SUPPLIED MATERIAL:
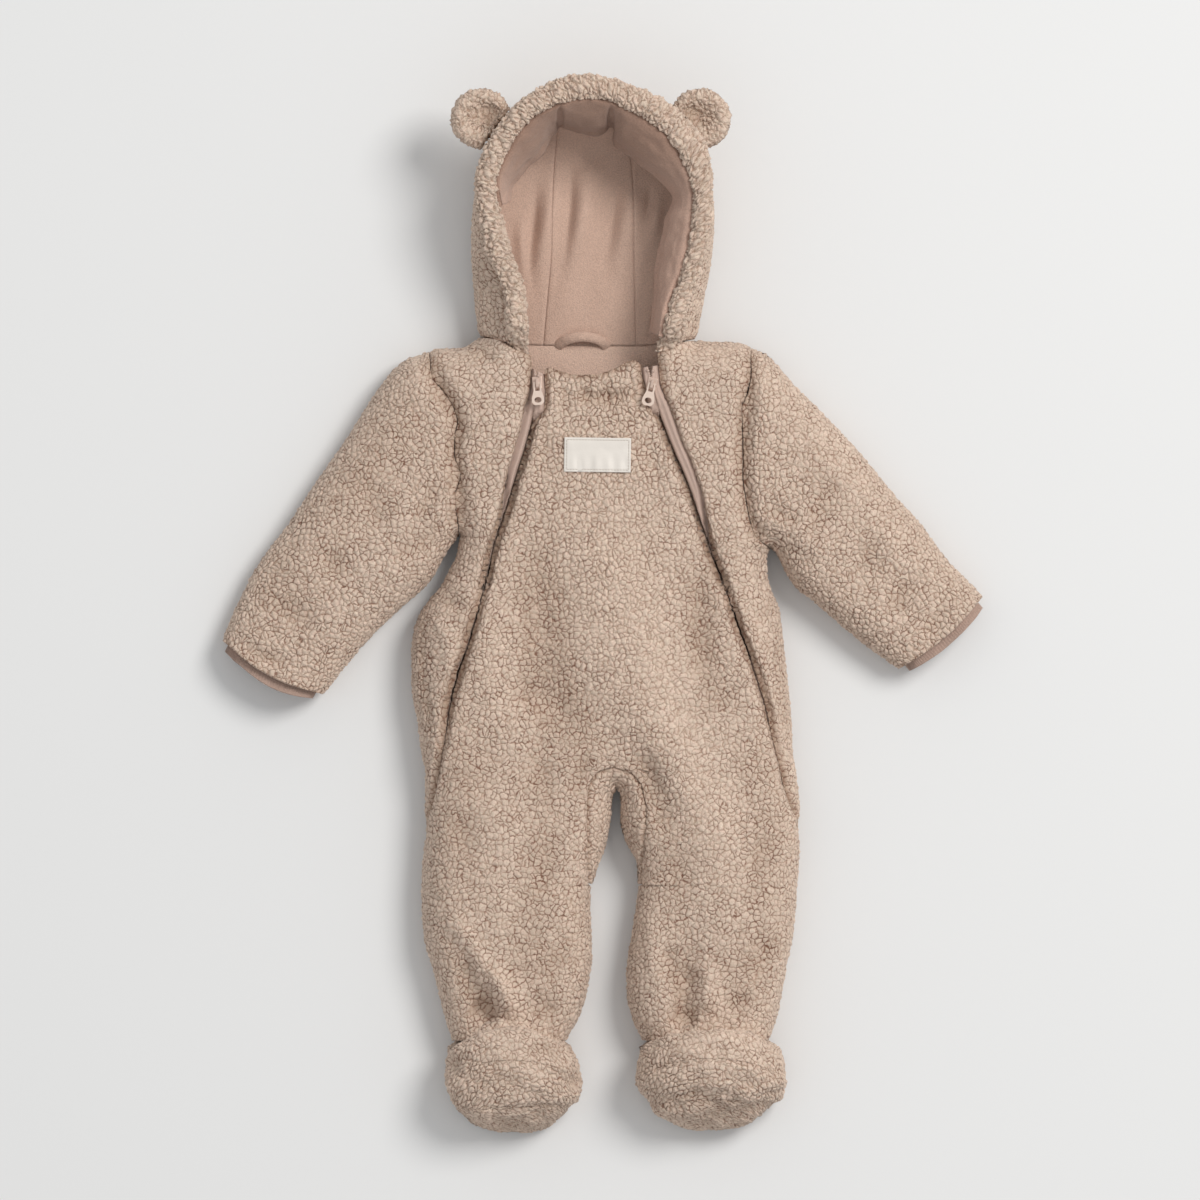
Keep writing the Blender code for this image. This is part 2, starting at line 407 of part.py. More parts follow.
def foot_grid(side, ks, n, top):
    """Half rings: over the top from left to right, or underneath."""
    r = column_splines(FOOT_L if side < 0 else FOOT_R, np.asarray(ks, float))
    yt, ys, xl, xr, zt, zs = (r[:, i:i + 1] for i in range(1, 7))
    th = np.linspace(0, np.pi, n + 1)[None]; co, si = np.cos(th), np.sin(th)
    ex = 0.80 if top else 0.55
    x = (xl + xr) / 2 - (xr - xl) / 2 * np.sign(co) * np.abs(co) ** ex
    s = np.abs(si) ** ex
    y = ys + (yt - ys) * s ** 3 if top else ys + 0 * s
    z = zs + (zt - zs) * s if top else zs * (1 - s)
    k = np.maximum(np.asarray(ks, float) - 5, 0)[:, None] / 3
    if not top: z = z + (k ** 2) * 5.0 * s
    m = metres(np.stack([x, y + 0 * x], -1))
    return np.concatenate([m, z[..., None] / 1000], -1)

# ---------------------------------------------------------------- making solids
def material(name, colour, rough, metal=0.0):
    m = bpy.data.materials.new(name); m.use_nodes = True
    b = m.node_tree.nodes["Principled BSDF"]
    b.inputs["Base Color"].default_value = (*colour, 1); b.inputs["Roughness"].default_value = rough; b.inputs["Metallic"].default_value = metal
    m.diffuse_color = (*colour, 1)
    return m

FLEECE, LINING, PINK, METAL, SATIN = (0.44, 0.33, 0.25), (0.42, 0.28, 0.21), (0.50, 0.36, 0.29), (0.55, 0.38, 0.31), (0.76, 0.72, 0.68)

def add(name, bm, colour, rough=0.9, metal=0.0, smooth=40):
    me = bpy.data.meshes.new(name); bm.normal_update(); bm.to_mesh(me); bm.free()
    ob = bpy.data.objects.new(name, me); bpy.context.scene.collection.objects.link(ob)
    me.materials.append(material(name, colour, rough, metal))
    me.shade_smooth(); me.set_sharp_from_angle(angle=math.radians(smooth))
    return ob

def shell(name, sheets, near, far, colour, rough=0.9):
    """Closed wall from sheets of surface points P with normals N (pointing out), between two depths below them.
    Sheets that share points join there; every open edge gets a side."""
    bm = bmesh.new(); seen = {}; faces = []
    def vert(p, n):
        key = tuple(np.round(p, 6))
        if key not in seen:
            seen[key] = (bm.verts.new(p - n * near), bm.verts.new(p - n * far))
        return seen[key]
    for P, N, close in sheets:
        start = len(faces)
        r, c = P.shape[:2]
        V = [[vert(P[i, j], N[i, j]) for j in range(c)] for i in range(r)]
        for i in range(r - 1):
            for j in range(c if close else c - 1):
                k = (j + 1) % c
                quad = [V[i][j], V[i][k], V[i + 1][k], V[i + 1][j]]
                uniq = list(dict.fromkeys(quad))
                if len(uniq) < 3: continue
                a, b, d = (np.array(uniq[m][0].co) for m in (0, 1, 2))
                nn = np.cross(b - a, d - a)
                faces.append((uniq, nn @ (N[i, j] + N[i + 1, k if k < c else 0])))
        sign = sum(f[1] for f in faces[start:])
        faces[start:] = [f[0] if sign > 0 else f[0][::-1] for f in faces[start:]]
    edges = {}
    for q in faces:
        bm.faces.new([v[0] for v in q]); bm.faces.new([v[1] for v in q[::-1]])
        for a, b in zip(q, q[1:] + q[:1]):
            edges[(a, b)] = edges.get((a, b), 0) + 1
    for (a, b) in edges:
        if (b, a) not in edges:
            bm.faces.new([b[0], a[0], a[1], b[1]])
    return add(name, bm, colour, rough)

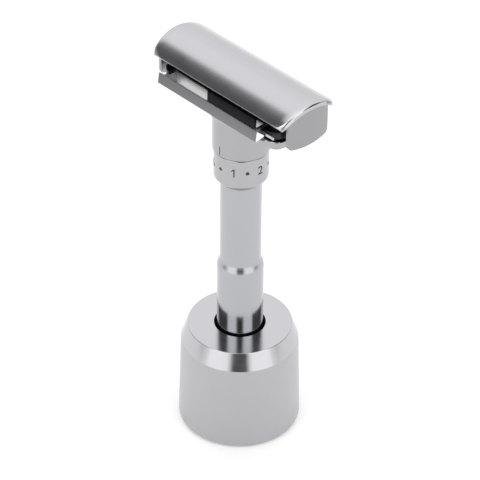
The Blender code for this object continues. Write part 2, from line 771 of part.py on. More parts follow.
def cap():
    """The clip-on cap: an arched cover longest at its crown, and a plate under each end."""
    made = cap_arch()
    keep_inside(made, slab("crown_plan", crown_plan(), PLATE_Z, CAP_TOP_Z + 5.0 * MM))
    for side, _ in SIDES:
        join(made, end_plate(side))
    return finish(made, SATIN_CHROME, 0.3)


def cap_post(side, label):
    """A stud under the cap that enters the blade support and the bed."""
    roof = CAP_AXIS_Z + math.sqrt((CAP_R - CAP_T) ** 2 - POST_R ** 2)
    made = rod("cap_post_" + label, POST_R, BED_Z + 0.5 * MM, roof - 0.1 * MM, x=side * POST_X)
    return finish(made, POLISHED_CHROME, 0.2)


def build():
    stand_shell()
    stand_liner()
    stand_ballast()
    stand_base_plate()
    stand_base_screw()
    stand_foot_pad()
    handle_tube()
    handle_end_plug()
    adjuster_bush()
    thrust_washer()
    guard_head()
    tray_insert()
    retaining_clip()
    detent_ball()
    detent_spring()
    adjuster_stem()
    return_spring()
    bed_carrier()
    bed_screw()
    cap()
    for side, label in SIDES:
        guide_pin(side, label)
        blade_support(side, label)
        catch_spring(side, label)
        cap_post(side, label)


build()
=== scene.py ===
"""Looks of the adjustable safety razor in its turned metal stand.

The visible shells are rebuilt here with rounded edges on the CAD frame's own sizes, and every
piece gets a procedural material. Z is up and the head's long side runs along X.
"""
import math

import bmesh
import bpy
from mathutils import Matrix, Vector


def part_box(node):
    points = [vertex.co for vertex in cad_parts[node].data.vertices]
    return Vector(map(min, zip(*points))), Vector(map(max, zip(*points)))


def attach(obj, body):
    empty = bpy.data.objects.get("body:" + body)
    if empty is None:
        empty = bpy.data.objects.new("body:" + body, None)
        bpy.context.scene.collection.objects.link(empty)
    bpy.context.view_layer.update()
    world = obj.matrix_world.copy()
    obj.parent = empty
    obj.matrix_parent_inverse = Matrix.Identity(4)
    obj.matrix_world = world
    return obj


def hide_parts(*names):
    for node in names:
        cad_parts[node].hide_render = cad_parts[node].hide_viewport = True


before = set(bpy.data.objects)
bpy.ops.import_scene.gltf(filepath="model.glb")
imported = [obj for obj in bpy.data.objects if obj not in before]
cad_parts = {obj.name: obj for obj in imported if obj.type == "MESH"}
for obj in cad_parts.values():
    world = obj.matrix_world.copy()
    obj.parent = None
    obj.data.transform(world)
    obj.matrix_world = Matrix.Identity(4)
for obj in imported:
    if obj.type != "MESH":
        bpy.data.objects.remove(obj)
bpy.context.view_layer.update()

MM = 0.001
GAP = 0.3 * MM
WELD = 0.0002 * MM                  # points closer than this are made one
SHARP_ANGLE = 38.0                  # edges bent by more degrees than this stay sharp
SIDES = ((-1, "left"), (1, "right"))


def top_of(node):
    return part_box(node)[1]


def foot_of(node):
    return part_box(node)[0]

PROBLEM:
Of the lines above, extract only those from the line with "guard_head()" to the line with "for node in", both included, exactly as written.

RESULT OF THIS TASK:
    guard_head()
    tray_insert()
    retaining_clip()
    detent_ball()
    detent_spring()
    adjuster_stem()
    return_spring()
    bed_carrier()
    bed_screw()
    cap()
    for side, label in SIDES:
        guide_pin(side, label)
        blade_support(side, label)
        catch_spring(side, label)
        cap_post(side, label)


build()
=== scene.py ===
"""Looks of the adjustable safety razor in its turned metal stand.

The visible shells are rebuilt here with rounded edges on the CAD frame's own sizes, and every
piece gets a procedural material. Z is up and the head's long side runs along X.
"""
import math

import bmesh
import bpy
from mathutils import Matrix, Vector


def part_box(node):
    points = [vertex.co for vertex in cad_parts[node].data.vertices]
    return Vector(map(min, zip(*points))), Vector(map(max, zip(*points)))


def attach(obj, body):
    empty = bpy.data.objects.get("body:" + body)
    if empty is None:
        empty = bpy.data.objects.new("body:" + body, None)
        bpy.context.scene.collection.objects.link(empty)
    bpy.context.view_layer.update()
    world = obj.matrix_world.copy()
    obj.parent = empty
    obj.matrix_parent_inverse = Matrix.Identity(4)
    obj.matrix_world = world
    return obj


def hide_parts(*names):
    for node in names:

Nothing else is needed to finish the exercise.